Thu, April 16, 12:00 to 1:30pm, Swissotel, Floor: Lucerne Level, Lucerne III

Abstract

A particular conception of time: teleological, linear and sequential, is valorised in curriculum projects promoting understandings of early childhood education associated with development and standardised progress. Curriculum is pivotal to the way we learn what it means to be human, acting as a blueprint for cultural adaptation. It necessarily limits and promotes particular possibilities of identity formation, each involving intentional inclusions and forgettings. Castenell & Pinar (1993) suggest that curriculum should seek to understand how systems of reasoning and categories of inclusion selectively erase certain understandings of ourselves.
The paper engages with time and memory as different ways to consider curriculum: Two unrelated, irreducible and radical plays on time are set in motion to offset the standard account of developmental time: (1) time as disordered and random; and (2) time as an historical-future project. The first provides a stark contrast with the orderedness of curriculum as a machine designed to reduce and regulate. The writing machines of Swiss DADA artist Jean Tinguely are metaphorically deployed to suggest that randomness, disorder and anarchy offer another human time: a dynamic freedom of constant inconstancy, “a piece of pure existence forever changing” (Hultén in Andersson, 2001). The second play with time is another departure from the standard account, with the clock of the long now (longnow.org). The long now project, established in 1996 to foster long-term thinking and responsibility for next 10,000 years. Whether myth or reality, the point of the clock project, touted as the “the world’s slowest computer” is intended to get us thinking about future in an extended present (Chabon, 2006).
Three different orderings of time provide for three very different understandings of identities with unique possibilities for curriculum.

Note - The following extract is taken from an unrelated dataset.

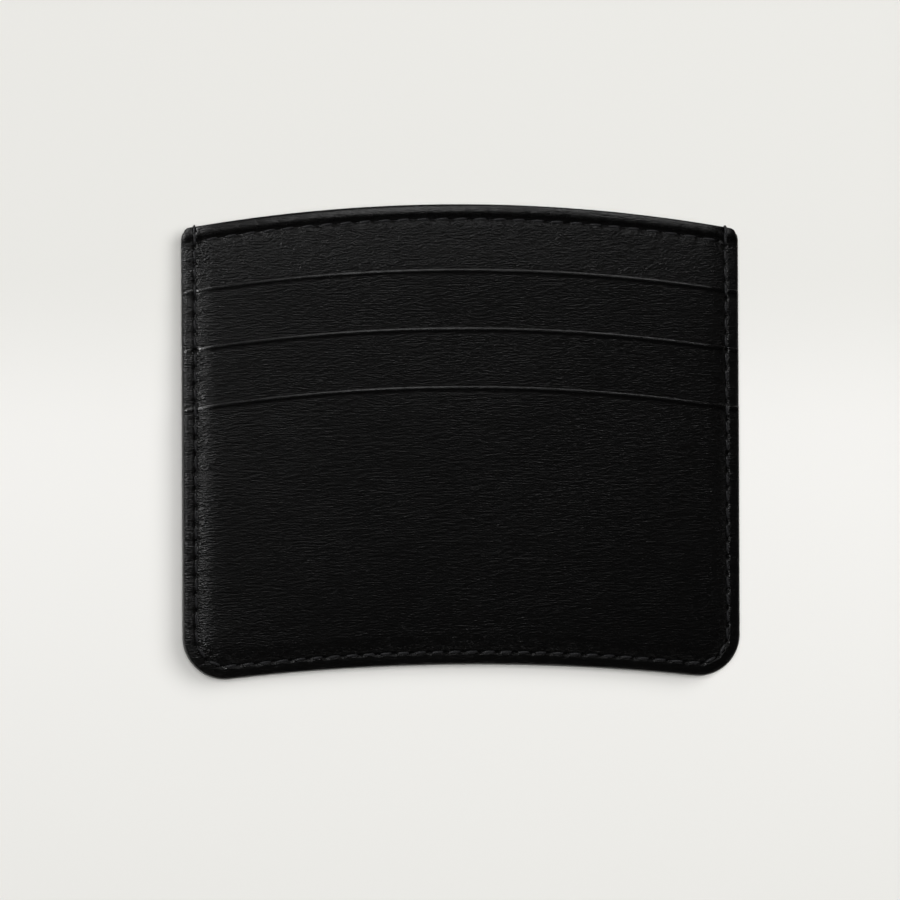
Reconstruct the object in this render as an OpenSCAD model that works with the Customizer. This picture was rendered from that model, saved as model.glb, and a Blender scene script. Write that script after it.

The first, developmental time, speaks of a child that progresses in familiar and habitual sequence from birth to death – an idea fundamental to many early childhood programmes and needing little clarification or discussion here. The second, disordered time, speaks of a child as a continuous re-assemblage; and the third, distended time, introduces a fluidity to past, present and future. To speak of curriculum in light of these latter two plays with time invites more inclusive formations of what it is to be human, formations timely to consider in light of the conference theme Toward Justice: Culture, Language, and Heritage in Education Research and Praxis. It is these two radical departures from common conceptions of time, and the kind of curriculum they call for, that will be explored in this paper.